In two early studies, researchers said some patients showed signs of healing just weeks after leaving the hospital.
When Annie Coissieux tried to stand up for the first time after weeks in the hospital battling Covid-19, she couldn’t get on her feet.
“My first day after I.C.U., I couldn’t leave the chair without the help of two nurses,” she recalled from her home in the Drôme region in southeast France. She felt breathless and exhausted after walking for just a few minutes. “Going to the bathroom was a real mission that required time and effort.”
Ms. Coissieux, 78, was sent to a nearby pulmonary rehabilitation clinic, Dieulefit Santé, where a physical therapist taught her breathing exercises to help restore her lungs and the muscles involved in breathing.
When she went home three weeks later, Ms. Coissieux could walk close to 1,000 feet, albeit with a walker. As she continued exercising at home, she grew stronger.
“Now I can walk 500 meters with no walker,” or about 1,600 feet, said the retired schoolteacher. “I can walk up the stairs at my cousin’s house.” And while she still feels fatigued in the afternoons, she cycles on her indoor bike and swims.
Lingering shortness of breath and diminished stamina have dogged many Covid patients whose lungs were viciously attacked by the coronavirus. Early in the pandemic, doctors worried that Covid might cause irreversible damage leading to lung fibrosis — progressive scarring in which lung tissue continues to die even after the infection is gone.
At a recent European Respiratory Society meeting, doctors presented early results of a few small studies that offered a glimmer of hope, indicating that in at least some cases, patients’ lungs show signs of recovery especially with intensive aftercare and exercise.

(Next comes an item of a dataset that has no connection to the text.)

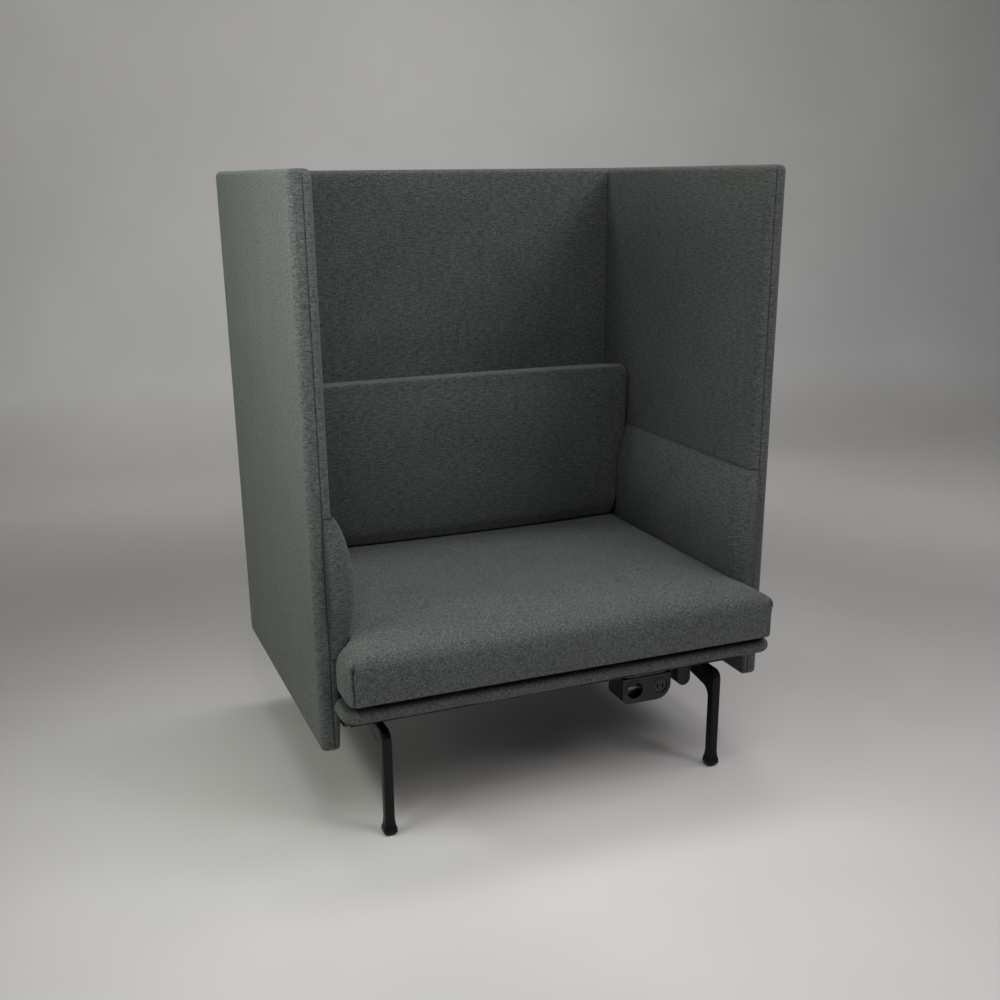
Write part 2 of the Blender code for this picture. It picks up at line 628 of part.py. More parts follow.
def make_channels(steel):
    """Add the side channels that space the panels off the rails, and the bolts in them."""
    bolt_start = DECK_HALF + DECK_SIDE_GAP - TOUCH - CHANNEL_WALL
    for side in (-1, 1):
        name = f"{side_name(side)}_channel"
        near = FRAME_HALF + TOUCH
        far = INNER_X - TOUCH
        top = DECK_BOTTOM - TOUCH
        outline = [(near, CHANNEL_LOW), (near + CHANNEL_WALL, CHANNEL_LOW),
                   (near + CHANNEL_WALL, top - CHANNEL_WALL), (far - CHANNEL_WALL, top - CHANNEL_WALL),
                   (far - CHANNEL_WALL, CHANNEL_LOW), (far, CHANNEL_LOW), (far, top), (near, top)]
        outline = [(side * x, z) for x, z in outline]
        shape = prism_shape(outline, PANEL_FRONT - CHANNEL_REACH, BACK_FACE - CHANNEL_BACK_GAP, "Y")
        channel = add_object(name, to_mesh(name, shape), steel)
        for label, y in panel_bolt_places():
            start, end = sorted((side * (far - CHANNEL_WALL * 1.5), side * (far + PANEL_EDGE)))
            bore(channel, f"bolt_{label}", (0, y, BOLT_HEIGHT), start, end, BOLT_RADIUS + BOLT_CLEARANCE, "X")
            add_bolt(f"panel_bolt_{side_name(side)}_{label}", (side * (bolt_start - TOUCH), y, BOLT_HEIGHT),
                     "X", side, INNER_X + BOARD_SIDE + BOLT_GRIP - bolt_start, steel)
    for label, x in back_bolt_places():
        add_bolt(f"back_bolt_{label}", (x, REAR_RAIL_FRONT - TOUCH, BOLT_HEIGHT), "Y", 1,
                 BACK_FACE + BOARD_SIDE + BOLT_GRIP - REAR_RAIL_FRONT, steel)


def add_bolt(name, seat, axis, way, grip, steel):
    """Add a bolt whose head bears on seat and whose shank runs way along the axis."""
    crown = BOLT_HEAD * 0.3
    profile = [(BOLT_HEAD_RADIUS - crown, -BOLT_HEAD), (BOLT_HEAD_RADIUS, crown - BOLT_HEAD),
               (BOLT_HEAD_RADIUS, 0), (BOLT_RADIUS, 0), (BOLT_RADIUS, grip - crown), (BOLT_RADIUS - crown, grip)]
    profile = [(radius, way * distance) for radius, distance in profile]
    shape = turned_shape(profile, seat, axis, 12)
    return add_object(name, to_mesh(name, shape), steel)


def make_dust_cover(cloth):
    """Add the thin cloth that closes the frame from below."""
    low = RAIL_BOTTOM + DUST_LIFT
    box("dust_cover", (-SIDE_RAIL_INNER + TOUCH, FRONT_RAIL_BACK + TOUCH, low),
        (SIDE_RAIL_INNER - TOUCH, REAR_RAIL_FRONT - TOUCH, low + DUST_THICK), cloth)


def leg_places():
    """Return each leg's name, position and turn: the arm runs inwards under the rails."""
    front = PANEL_FRONT - FRONT_LEG_REACH
    rear = PANEL_REAR - REAR_LEG_INSET
    return [("front_left", (-LEG_X, front), 0.0), ("front_right", (LEG_X, front), 0.0),
            ("rear_left", (-LEG_X, rear), math.pi), ("rear_right", (LEG_X, rear), math.pi)]


def leg_bolt_places():
    """Return the X and Y of every leg bolt."""
    offset = (FLANGE_START + ARM_LENGTH) / 2
    places = []
    for name, (x, y), turn in leg_places():
        way = 1 if turn == 0.0 else -1
        places += [(x - LEG_BOLT_X, y + way * offset), (x + LEG_BOLT_X, y + way * offset)]
    return places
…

For patients who were bedridden or intubated in intensive care units for weeks, the ability to breathe on their own was impaired. Their muscles, including the diaphragm — the main breathing muscle that pushes the abdominal organs down so that the lungs can expand — had weakened.
“They spent months in bed and lost their muscle and respiratory capacity,” Ms. Al Chikhanie explained.
“It seems that most of these more severe patients recover from severe lung injury,” said Dr. Frederic Hérengt, who oversaw the study at Dieulefit Santé.
Longer range studies still have to be conducted to assess the potential for permanent effects.